Each struggled to process their different information. But it was like trying to eat a whole loaf of bread as fast as you could. No matter how quickly you chewed, your cheeks stayed full, your throat grew dry, and your jaw got tired. But still there was so much more left to eat.

By the time we got to the narrative meat of what the book was about, I was enjoying myself quite a bit. I liked the people, I liked the narrator’s voice, I enjoyed the world(s) I was visiting, and I wanted to know what happened next.

The ending felt a little abrupt to me, but man, endings are tricky, and partially I was just bummed that the story was over, which is a good sign.
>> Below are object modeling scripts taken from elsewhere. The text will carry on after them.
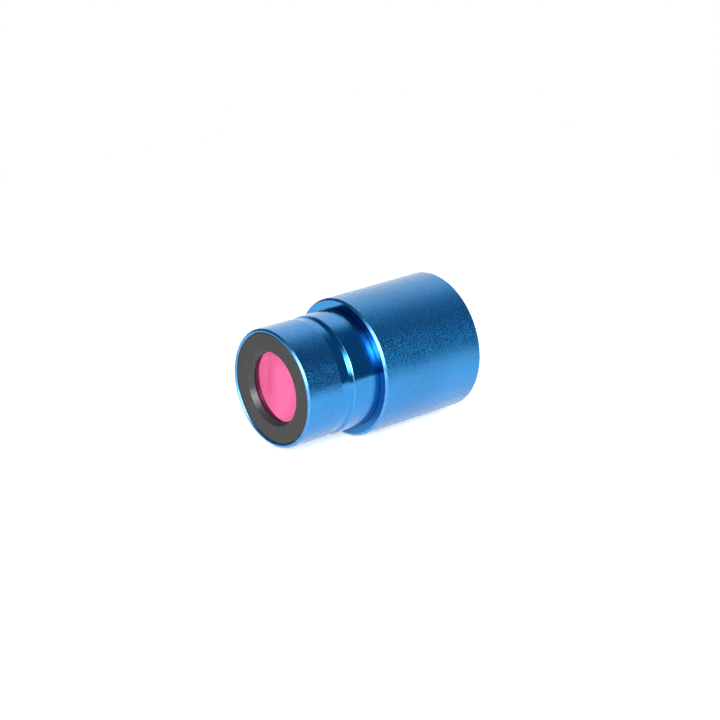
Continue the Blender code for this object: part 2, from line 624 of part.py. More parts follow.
def make_guide_port(black, gold):
    """A six-way modular socket: latch slot below, contact wires along the top."""
    front = INTERFACE_REAR + SLIDE_GAP
    rear = TOTAL_LENGTH - SOCKET_SINK
    housing = box_piece("guide_port_housing", front, rear, PORT_WIDTH, PORT_TALL, black,
                        above=PORT_HEIGHT)
    floor = front + PORT_FLOOR
    over = rear + OVERCUT
    half_width = PORT_OPENING_WIDTH / 2
    ceiling = PORT_HEIGHT + PORT_TALL / 2 - PORT_CEILING
    bottom = ceiling - PORT_OPENING_TALL
    steps = (
        (half_width, bottom, ceiling),
        (LATCH_HALF_WIDTH, bottom - LATCH_DEPTH, bottom + OVERCUT),
        (HOOK_HALF_WIDTH, bottom - HOOK_DEPTH, bottom - OVERCUT),
    )
    for number, (half, low, high) in enumerate(steps):
        cut = bmesh.new()
        add_box(cut, (-half, half), (floor, over), (low, high))
        combine(housing, add_cutter(f"port_cut_{number}", cut), "DIFFERENCE")

    wire = CONTACT_HALF
    hang = SLIDE_GAP
    drop = CONTACT_DROP
    mouth = rear - CONTACT_RECESS
    tip = mouth - CONTACT_LENGTH
    outline = [
        (mouth, -hang), (mouth, -hang - 2 * wire), (tip, -drop - 2 * wire), (tip, -drop),
    ]
    for index in range(CONTACTS):
        across = (index - (CONTACTS - 1) / 2) * CONTACT_PITCH
        contact = bmesh.new()
        side = [contact.verts.new((-wire, along - mouth, above)) for along, above in outline]
        base = contact.faces.new(side)
        grown = bmesh.ops.extrude_face_region(contact, geom=[base])
        moved = [item for item in grown["geom"] if isinstance(item, bmesh.types.BMVert)]
        bmesh.ops.translate(contact, verts=moved, vec=(2 * wire, 0, 0))
        add_object(f"guide_contact_{index + 1}", contact, gold,
                   axis_point(mouth, across, ceiling))


def build():
    for old in list(bpy.data.objects):
        bpy.data.objects.remove(old, do_unlink=True)

    blue_satin = make_material("blue_satin_anodised", (0.02, 0.14, 0.5), 0.35, 1.0)
    blue_polished = make_material("blue_polished_anodised", (0.02, 0.17, 0.6), 0.1, 1.0)
    black_matt = make_material("black_matt_anodised", (0.03, 0.03, 0.03), 0.6, 0.3)
    black_plastic = make_material("black_plastic", (0.02, 0.02, 0.02), 0.45)
    rubber = make_material("black_rubber", (0.03, 0.03, 0.03), 0.8)
    coated_glass = make_material("pink_coated_glass", (0.95, 0.15, 0.4), 0.03, 0.6)
    clear_glass = make_material("clear_glass", (0.8, 0.9, 0.9), 0.02, 0.0, 0.35)
    steel = make_material("steel", (0.6, 0.6, 0.62), 0.25, 1.0)
    brass = make_material("brass", (0.75, 0.6, 0.3), 0.3, 1.0)
    gold = make_material("gold_plating", (0.9, 0.65, 0.25), 0.2, 1.0)
    ferrite = make_material("grey_ferrite", (0.12, 0.12, 0.13), 0.6)
    ceramic = make_material("sensor_ceramic", (0.25, 0.24, 0.22), 0.5)
    silicon = make_material("silicon_die", (0.1, 0.12, 0.2), 0.15, 0.7)
    board = make_material("circuit_board", (0.01, 0.12, 0.05), 0.4)

    make_optics(blue_satin, blue_polished, black_matt, rubber, coated_glass)
    make_body_tube(blue_satin)
    make_rear_cover(blue_satin)
    make_cover_screws(steel)
    make_board("sensor_board", SENSOR_BOARD_FRONT, board)
    make_board("interface_board", INTERFACE_FRONT, board)
    make_board_fixings(brass, steel)
    make_sensor(ceramic, silicon, clear_glass)
    make_components(black_plastic, steel, ferrite)
    make_usb_socket(black_plastic, steel)
    make_guide_port(black_plastic, gold)


build()
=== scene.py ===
# %% [markdown]
# # A 1.25-inch guide camera, made as its real pieces
# The engineering model already holds every piece at its true size and place.
# This lesson gives the camera its looks: finer turned shapes, real screw threads,
# satin and polished blue anodising, a coated filter, and the sockets in the rear.

# %% Load the fixed frame
import math

import bmesh
import bpy
from mathutils import Matrix, Vector


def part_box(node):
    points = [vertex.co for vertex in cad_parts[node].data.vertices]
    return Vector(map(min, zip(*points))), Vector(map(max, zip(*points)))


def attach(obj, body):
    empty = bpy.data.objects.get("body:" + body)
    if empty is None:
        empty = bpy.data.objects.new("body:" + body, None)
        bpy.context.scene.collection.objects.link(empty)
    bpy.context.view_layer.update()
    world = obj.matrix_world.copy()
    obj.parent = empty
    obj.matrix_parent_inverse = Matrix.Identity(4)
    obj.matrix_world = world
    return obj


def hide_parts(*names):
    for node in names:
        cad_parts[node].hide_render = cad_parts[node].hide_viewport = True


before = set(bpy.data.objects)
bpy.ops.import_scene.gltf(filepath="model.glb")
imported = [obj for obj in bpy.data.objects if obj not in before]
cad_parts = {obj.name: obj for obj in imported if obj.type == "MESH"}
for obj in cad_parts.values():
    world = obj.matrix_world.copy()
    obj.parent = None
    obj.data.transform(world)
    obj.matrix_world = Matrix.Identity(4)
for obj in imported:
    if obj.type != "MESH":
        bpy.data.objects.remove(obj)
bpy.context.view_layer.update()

# %% [markdown]
# ## Where things are
# The optical axis runs along Y and the nose points to -Y. Places are measured from the
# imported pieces, so the fine shapes land exactly where the plain ones are. A "station" is
# a Y value. Lengths are in metres, written in millimetres times MM.

# %% Measure the frame
MM = 0.001
AXIS_X = 0.0
AXIS_Z = sum(end.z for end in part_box("body_tube")) / 2


def stations(node):
    """First and last station of a turned piece, and its outer radius."""
    low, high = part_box(node)
    return low.y, high.y, (high.x - low.x) / 2


cell_front, cell_rear, cell_radius = stations("filter_cell")
nose_front, nose_rear, nose_radius = stations("nosepiece")
shoulder, tail, body_radius = stations("body_tube")
print("nose", round((shoulder - cell_front) / MM, 2), "mm long")
print("body", round((tail - shoulder) / MM, 2), "mm long")

# %% [markdown]
# ## Turning on a lathe
# Almost every metal piece of this camera is turned, so one helper does most of the work.
# An outline is a closed list of corners. Each corner has a radius from the axis, a station,
# a corner rounding and the finish of the stretch that starts there. Real machined edges are
# never quite sharp: the small roundings catch light and make the piece look solid.
# A Screw modifier could spin the outline too, but building the rings by hand lets a stretch
# carry a real helical thread, or a ring take the shape of a hexagon for a screw's socket.

# %% Corners and their roundings
ARC_STEPS = 4
THREAD_ROWS = 10
LONGEST_REACH = 0.45  # a rounding never takes up more than this share of a stretch


def corner(radius, station, rounding=0.1, finish=0, thread=None, hexagon=False):
    """One corner; rounding in millimetres, thread as (pitch, depth) for the stretch after it."""
    return {"radius": radius, "station": station, "rounding": rounding * MM, "finish": finish,
            "thread": thread, "hexagon": hexagon, "share": 0.0}


def arc_points(before, here, after, rounding):
    """Points of the arc that replaces a sharp corner."""
    into = (before - here).normalized()
    out = (after - here).normalized()
    half_angle = into.angle(out) / 2
    reach = rounding / math.tan(half_angle)
    room = min((before - here).length, (after - here).length)
    reach = min(reach, LONGEST_REACH * room)
    centre = here + (into + out).normalized() * (reach / math.cos(half_angle))
    start = here + into * reach - centre
    end = here + out * reach - centre
    sweep = start.angle_signed(end)
    return [centre + Matrix.Rotation(-sweep * step / ARC_STEPS, 2) @ start
            for step in range(ARC_STEPS + 1)]


def outline_rows(corners):
    """All rings of a turned piece: rounded corners, and extra rings along its threads."""
    rows = []
    for index, this in enumerate(corners):
        here = Vector((this["radius"], this["station"]))
        places = [here]
        if this["rounding"] > 0:
            before = corners[index - 1]
            after = corners[(index + 1) % len(corners)]
            places = arc_points(Vector((before["radius"], before["station"])), here,
                                Vector((after["radius"], after["station"])), this["rounding"])
        for place in places:
            rows.append({**this, "radius": place.x, "station": place.y})
        if this["thread"]:
            after = corners[(index + 1) % len(corners)]
            length = after["station"] - rows[-1]["station"]
            count = max(2, round(abs(length) / this["thread"][0] * THREAD_ROWS))
            start = rows[-1]["station"]
            for row in range(1, count):
                share = row / count
                rows.append({**this, "station": start + length * share, "share": share})
    return rows


print("a rounded corner makes", ARC_STEPS + 1, "rings, a turn of thread", THREAD_ROWS)

# %% [markdown]
# A thread is a ridge that climbs by one pitch in each turn. Its height at a place depends on
# the station and on the angle round the axis together, and that makes the helix. It fades in
# and out over the first and last eighth of its length, like the run-out of a real thread.

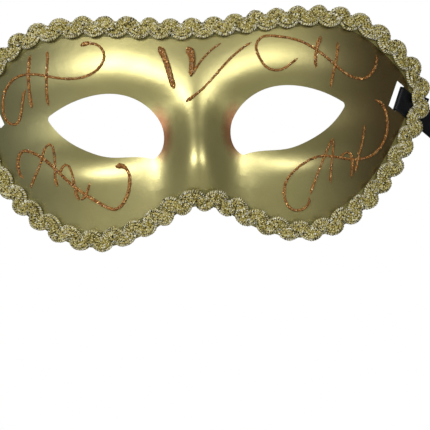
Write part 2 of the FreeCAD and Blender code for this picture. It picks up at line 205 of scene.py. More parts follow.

One small thing: part way through the book, I felt like two characters in particular were being subjected to some pretty high levels of exposition dumping, where we were being told pretty perfunctorily that some seemingly very major things (like death and resurrection) had happened to them off screen, before the story even began. This gave me a feeling so I looked it up and found that yes, these two characters had starred in a preceding novel called White Apples.

I’m guessing that I would have appreciated Glass Soup, or at least these two characters, more if I had read White Apples, but it was still an enjoyable read and anyway, the overall vibe of Glass Soup was sort of disjointed and disorienting, so that being told matter-of-factly that oh, by the way, so-and-so had previously died and come back to life felt pretty fitting.

Come to think of it, it seems like the way it would have happened in a dream.

Books Read: 1

Should You Read This Book: Hell yeah, go for it.